[BEGIN]

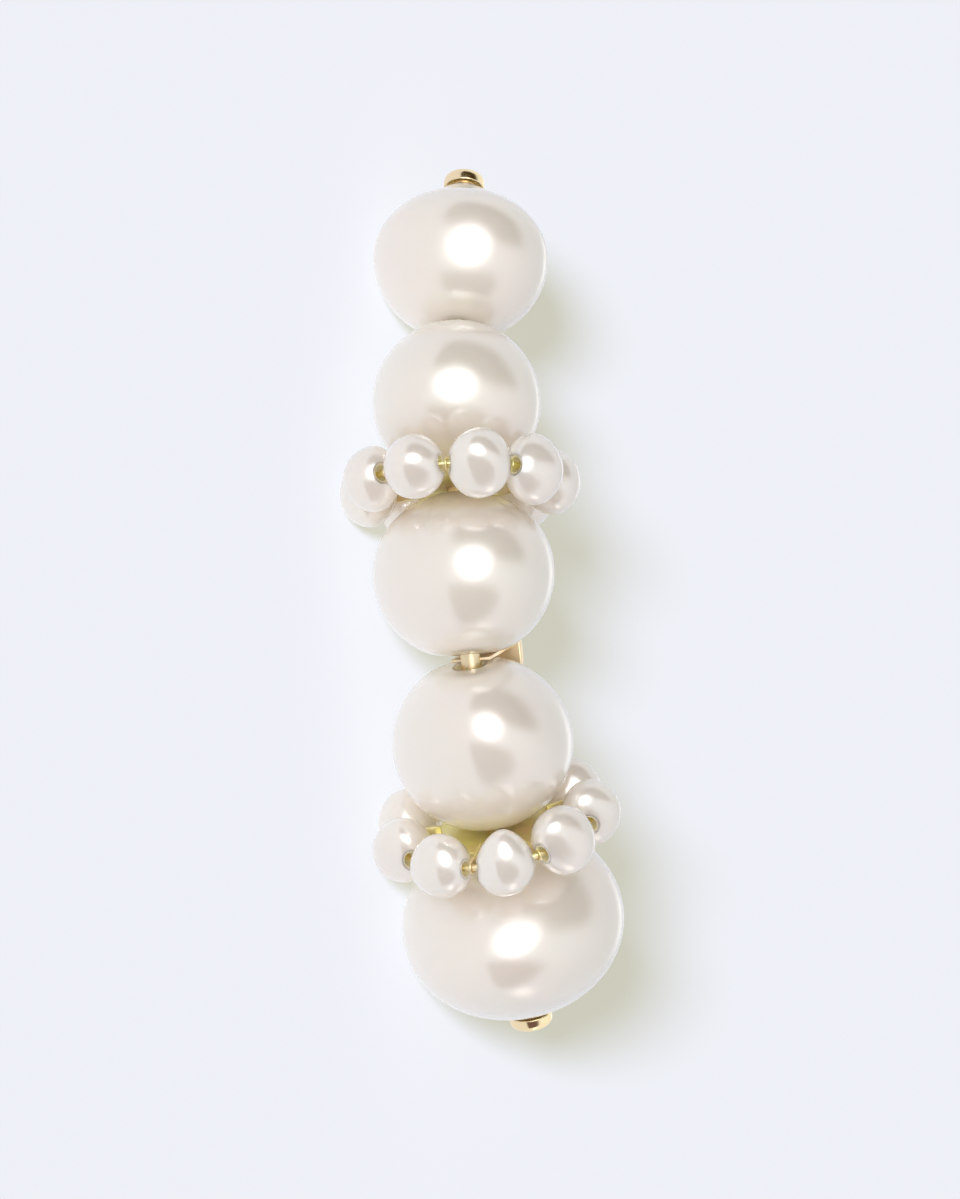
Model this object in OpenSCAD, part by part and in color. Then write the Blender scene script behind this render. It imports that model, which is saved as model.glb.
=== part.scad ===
// Pearl ear climber: five large pearls on a curved gold wire, with two rings of small pearls.
// It lies on its side as it does on a table. X runs along the climber, from the small end
// to the large end, and Y points from the pearls towards the ear.

/* [Large pearls] */
// Width of pearl 1, at the top of the ear
pearl_1_w = 7.06; // [6.6:0.02:7.4]
// Length of pearl 1 along its drilled hole
pearl_1_l = 6.60; // [6.2:0.02:7]
// Width of pearl 2
pearl_2_w = 6.74; // [6.4:0.02:7]
// Length of pearl 2 along its drilled hole
pearl_2_l = 6.40; // [6:0.02:6.8]
// Width of pearl 3
pearl_3_w = 7.32; // [7:0.02:7.6]
// Length of pearl 3 along its drilled hole
pearl_3_l = 6.64; // [6.2:0.02:7]
// Width of pearl 4
pearl_4_w = 7.30; // [7:0.02:7.5]
// Length of pearl 4 along its drilled hole
pearl_4_l = 6.80; // [6.4:0.02:7.2]
// Width of pearl 5, the largest, at the lobe
pearl_5_w = 8.98; // [8.4:0.02:9.4]
// Length of pearl 5 along its drilled hole
pearl_5_l = 8.04; // [7.6:0.02:8.6]
// Width of the hole drilled through each large pearl
pearl_hole_w = 1.20; // [1.16:0.02:1.4]

/* [Gaps along the wire] */
// Between pearls 1 and 2
gap_1_2 = 0.08; // [0.06:0.01:0.3]
// Between pearls 2 and 3, where ring 1 sits
gap_2_3 = 0.55; // [0.5:0.01:0.8]
// Between pearls 3 and 4, where the post's tab comes out
gap_3_4 = 0.34; // [0.32:0.01:0.6]
// Between pearls 4 and 5, where ring 2 sits
gap_4_5 = 0.34; // [0.34:0.01:0.6]

/* [Spine wire] */
// Thickness of the wire that the pearls are strung on
spine_w = 0.80; // [0.7:0.01:0.8]
// Bend radius of the wire's curved middle
spine_r = 22; // [21:0.5:26]
// Angle of the straight upper end to the middle, in degrees
bend_top = 30; // [26:0.5:31]
// Angle of the straight lower end to the middle, in degrees
bend_bottom = 23; // [20:0.5:24]

/* [Rings of small pearls] */
// Small pearls in each ring
ring_count = 9; // [9]
// Width of the circle through the centres of ring 1's pearls
ring_1_w = 7.52; // [7.5:0.02:7.8]
// Width of the circle through the centres of ring 2's pearls
ring_2_w = 7.78; // [7.74:0.02:7.9]
// Turn of ring 1 about the spine, in degrees
ring_1_turn = 27; // [0:1:40]
// Turn of ring 2 about the spine, in degrees
ring_2_turn = 16; // [0:1:40]
// How far ring 2 sits towards the smaller of its two neighbours
ring_2_shift = 0.18; // [0.1:0.01:0.18]
// Small pearl of ring 1: size along the ring wire
ring_1_pearl_w = 2.34; // [2.2:0.01:2.36]
// Small pearl of ring 2: size along the ring wire
ring_2_pearl_w = 2.40; // [2.2:0.01:2.42]
// Small pearls' size outwards, as a share of that along the wire
small_out = 1.01; // [0.98:0.01:1.02]
// Small pearls' size along the spine, as a share of that along the wire
small_tall = 1.145; // [1.1:0.005:1.15]
// Share by which the small pearls differ in size
small_spread = 0.02; // [0:0.005:0.02]
// Width of the hole drilled through each small pearl
small_hole_w = 0.52; // [0.5:0.01:0.6]

/* [Ring mounts] */
// Thickness of the wire through the small pearls
ring_wire_w = 0.25; // [0.2:0.01:0.26]
// Width of the disc that carries a ring on the spine
disc_w = 4.90; // [4.4:0.05:4.9]
// Thickness of ring 1's disc
disc_1_t = 0.30; // [0.2:0.01:0.32]
// Thickness of ring 2's disc
disc_2_t = 0.20; // [0.16:0.01:0.2]
// Thickness of each rib between two small pearls
rib_t = 0.12; // [0.1:0.01:0.13]
// Height of each rib along the spine
rib_h = 0.50; // [0.4:0.01:0.5]
// Gap between the spine and the discs and caps threaded on it
thread_gap = 0.03; // [0.02:0.01:0.05]

/* [End caps] */
// Width of the cap on pearl 1
cap_top_w = 1.64; // [1.4:0.02:1.9]
// Width of the cap on pearl 5
cap_bottom_w = 1.76; // [1.4:0.02:2]
// Height of each cap's straight rim
cap_rim_h = 0.26; // [0.2:0.01:0.3]
// Height of each cap's dome above the rim
cap_dome_h = 0.34; // [0.3:0.01:0.4]
// Gap between a cap and its pearl
cap_gap = 0.03; // [0.02:0.01:0.1]
// Depth that the spine reaches into each cap
cap_grip = 0.30; // [0.2:0.01:0.34]

/* [Tab, plate and ear post] */
// Thickness of the tab between pearls 3 and 4
tab_t = 0.14; // [0.1:0.01:0.16]
// Width of the tab
tab_w = 1.60; // [1:0.05:2]
// Distance from the spine's middle to the plate behind the pearls
plate_back = 3.74; // [3.72:0.01:3.9]
// Thickness of the plate
plate_t = 0.36; // [0.3:0.01:0.5]
// Width of the plate, across the climber
plate_w = 2.50; // [2:0.05:2.6]
// Length of the plate, along the climber
plate_l = 3.40; // [2.6:0.05:3.4]
// Thickness of the ear post
post_w = 0.84; // [0.76:0.02:0.9]
// Length of the ear post, from the plate to its round tip
post_l = 9.60; // [9:0.1:11]
// How far the post stands from the plate's middle, towards pearl 3
post_up = 0.40; // [0:0.05:0.6]
// How far the post stands from the plate's middle, across the climber
post_aside = 0.30; // [0:0.05:0.5]

/* [How it lies] */
// Turn about X until pearl 1 touches the table with the two rings, in degrees
lie_roll = 13.94; // [10:0.01:20]
// Turn about Y of the same, in degrees
lie_pitch = 2.39; // [0:0.01:4]

/* [Hidden] */
$fn = 64;
PEARL_COLOUR = [0.93, 0.89, 0.85];
SMALL_PEARL_COLOUR = [0.90, 0.87, 0.83];
GOLD_COLOUR = [0.85, 0.66, 0.32];

LARGE = [for (i = [1:5]) str("pearl_", i)];
SMALL = [for (r = [1:2]) for (k = [1:ring_count]) str("ring_", r, "_pearl_", k)];

// Columns of the table of large pearls: width, length, gap to the next one
WIDTH = 0;
LENGTH = 1;
GAP = 2;
PEARLS = [
    [pearl_1_w, pearl_1_l, gap_1_2],
    [pearl_2_w, pearl_2_l, gap_2_3],
    [pearl_3_w, pearl_3_l, gap_3_4],
    [pearl_4_w, pearl_4_l, gap_4_5],
    [pearl_5_w, pearl_5_l, 0],
];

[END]

The task
Copy out the material above in its entirety. Every detail must match.

Result
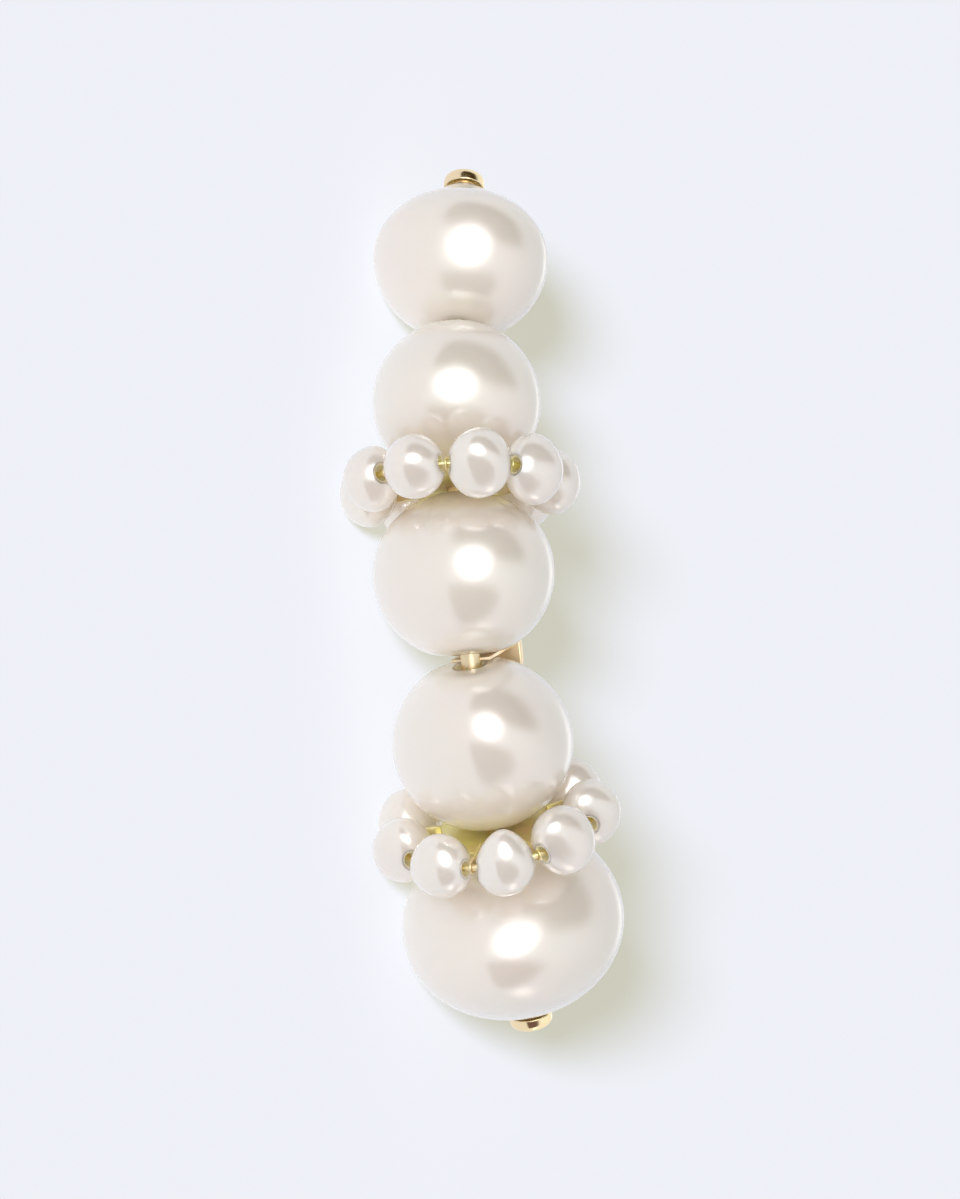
Model this object in OpenSCAD, part by part and in color. Then write the Blender scene script behind this render. It imports that model, which is saved as model.glb.
=== part.scad ===
// Pearl ear climber: five large pearls on a curved gold wire, with two rings of small pearls.
// It lies on its side as it does on a table. X runs along the climber, from the small end
// to the large end, and Y points from the pearls towards the ear.

/* [Large pearls] */
// Width of pearl 1, at the top of the ear
pearl_1_w = 7.06; // [6.6:0.02:7.4]
// Length of pearl 1 along its drilled hole
pearl_1_l = 6.60; // [6.2:0.02:7]
// Width of pearl 2
pearl_2_w = 6.74; // [6.4:0.02:7]
// Length of pearl 2 along its drilled hole
pearl_2_l = 6.40; // [6:0.02:6.8]
// Width of pearl 3
pearl_3_w = 7.32; // [7:0.02:7.6]
// Length of pearl 3 along its drilled hole
pearl_3_l = 6.64; // [6.2:0.02:7]
// Width of pearl 4
pearl_4_w = 7.30; // [7:0.02:7.5]
// Length of pearl 4 along its drilled hole
pearl_4_l = 6.80; // [6.4:0.02:7.2]
// Width of pearl 5, the largest, at the lobe
pearl_5_w = 8.98; // [8.4:0.02:9.4]
// Length of pearl 5 along its drilled hole
pearl_5_l = 8.04; // [7.6:0.02:8.6]
// Width of the hole drilled through each large pearl
pearl_hole_w = 1.20; // [1.16:0.02:1.4]

/* [Gaps along the wire] */
// Between pearls 1 and 2
gap_1_2 = 0.08; // [0.06:0.01:0.3]
// Between pearls 2 and 3, where ring 1 sits
gap_2_3 = 0.55; // [0.5:0.01:0.8]
// Between pearls 3 and 4, where the post's tab comes out
gap_3_4 = 0.34; // [0.32:0.01:0.6]
// Between pearls 4 and 5, where ring 2 sits
gap_4_5 = 0.34; // [0.34:0.01:0.6]

/* [Spine wire] */
// Thickness of the wire that the pearls are strung on
spine_w = 0.80; // [0.7:0.01:0.8]
// Bend radius of the wire's curved middle
spine_r = 22; // [21:0.5:26]
// Angle of the straight upper end to the middle, in degrees
bend_top = 30; // [26:0.5:31]
// Angle of the straight lower end to the middle, in degrees
bend_bottom = 23; // [20:0.5:24]

/* [Rings of small pearls] */
// Small pearls in each ring
ring_count = 9; // [9]
// Width of the circle through the centres of ring 1's pearls
ring_1_w = 7.52; // [7.5:0.02:7.8]
// Width of the circle through the centres of ring 2's pearls
ring_2_w = 7.78; // [7.74:0.02:7.9]
// Turn of ring 1 about the spine, in degrees
ring_1_turn = 27; // [0:1:40]
// Turn of ring 2 about the spine, in degrees
ring_2_turn = 16; // [0:1:40]
// How far ring 2 sits towards the smaller of its two neighbours
ring_2_shift = 0.18; // [0.1:0.01:0.18]
// Small pearl of ring 1: size along the ring wire
ring_1_pearl_w = 2.34; // [2.2:0.01:2.36]
// Small pearl of ring 2: size along the ring wire
ring_2_pearl_w = 2.40; // [2.2:0.01:2.42]
// Small pearls' size outwards, as a share of that along the wire
small_out = 1.01; // [0.98:0.01:1.02]
// Small pearls' size along the spine, as a share of that along the wire
small_tall = 1.145; // [1.1:0.005:1.15]
// Share by which the small pearls differ in size
small_spread = 0.02; // [0:0.005:0.02]
// Width of the hole drilled through each small pearl
small_hole_w = 0.52; // [0.5:0.01:0.6]

/* [Ring mounts] */
// Thickness of the wire through the small pearls
ring_wire_w = 0.25; // [0.2:0.01:0.26]
// Width of the disc that carries a ring on the spine
disc_w = 4.90; // [4.4:0.05:4.9]
// Thickness of ring 1's disc
disc_1_t = 0.30; // [0.2:0.01:0.32]
// Thickness of ring 2's disc
disc_2_t = 0.20; // [0.16:0.01:0.2]
// Thickness of each rib between two small pearls
rib_t = 0.12; // [0.1:0.01:0.13]
// Height of each rib along the spine
rib_h = 0.50; // [0.4:0.01:0.5]
// Gap between the spine and the discs and caps threaded on it
thread_gap = 0.03; // [0.02:0.01:0.05]

/* [End caps] */
// Width of the cap on pearl 1
cap_top_w = 1.64; // [1.4:0.02:1.9]
// Width of the cap on pearl 5
cap_bottom_w = 1.76; // [1.4:0.02:2]
// Height of each cap's straight rim
cap_rim_h = 0.26; // [0.2:0.01:0.3]
// Height of each cap's dome above the rim
cap_dome_h = 0.34; // [0.3:0.01:0.4]
// Gap between a cap and its pearl
cap_gap = 0.03; // [0.02:0.01:0.1]
// Depth that the spine reaches into each cap
cap_grip = 0.30; // [0.2:0.01:0.34]

/* [Tab, plate and ear post] */
// Thickness of the tab between pearls 3 and 4
tab_t = 0.14; // [0.1:0.01:0.16]
// Width of the tab
tab_w = 1.60; // [1:0.05:2]
// Distance from the spine's middle to the plate behind the pearls
plate_back = 3.74; // [3.72:0.01:3.9]
// Thickness of the plate
plate_t = 0.36; // [0.3:0.01:0.5]
// Width of the plate, across the climber
plate_w = 2.50; // [2:0.05:2.6]
// Length of the plate, along the climber
plate_l = 3.40; // [2.6:0.05:3.4]
// Thickness of the ear post
post_w = 0.84; // [0.76:0.02:0.9]
// Length of the ear post, from the plate to its round tip
post_l = 9.60; // [9:0.1:11]
// How far the post stands from the plate's middle, towards pearl 3
post_up = 0.40; // [0:0.05:0.6]
// How far the post stands from the plate's middle, across the climber
post_aside = 0.30; // [0:0.05:0.5]

/* [How it lies] */
// Turn about X until pearl 1 touches the table with the two rings, in degrees
lie_roll = 13.94; // [10:0.01:20]
// Turn about Y of the same, in degrees
lie_pitch = 2.39; // [0:0.01:4]

/* [Hidden] */
$fn = 64;
PEARL_COLOUR = [0.93, 0.89, 0.85];
SMALL_PEARL_COLOUR = [0.90, 0.87, 0.83];
GOLD_COLOUR = [0.85, 0.66, 0.32];

LARGE = [for (i = [1:5]) str("pearl_", i)];
SMALL = [for (r = [1:2]) for (k = [1:ring_count]) str("ring_", r, "_pearl_", k)];

// Columns of the table of large pearls: width, length, gap to the next one
WIDTH = 0;
LENGTH = 1;
GAP = 2;
PEARLS = [
    [pearl_1_w, pearl_1_l, gap_1_2],
    [pearl_2_w, pearl_2_l, gap_2_3],
    [pearl_3_w, pearl_3_l, gap_3_4],
    [pearl_4_w, pearl_4_l, gap_4_5],
    [pearl_5_w, pearl_5_l, 0],
];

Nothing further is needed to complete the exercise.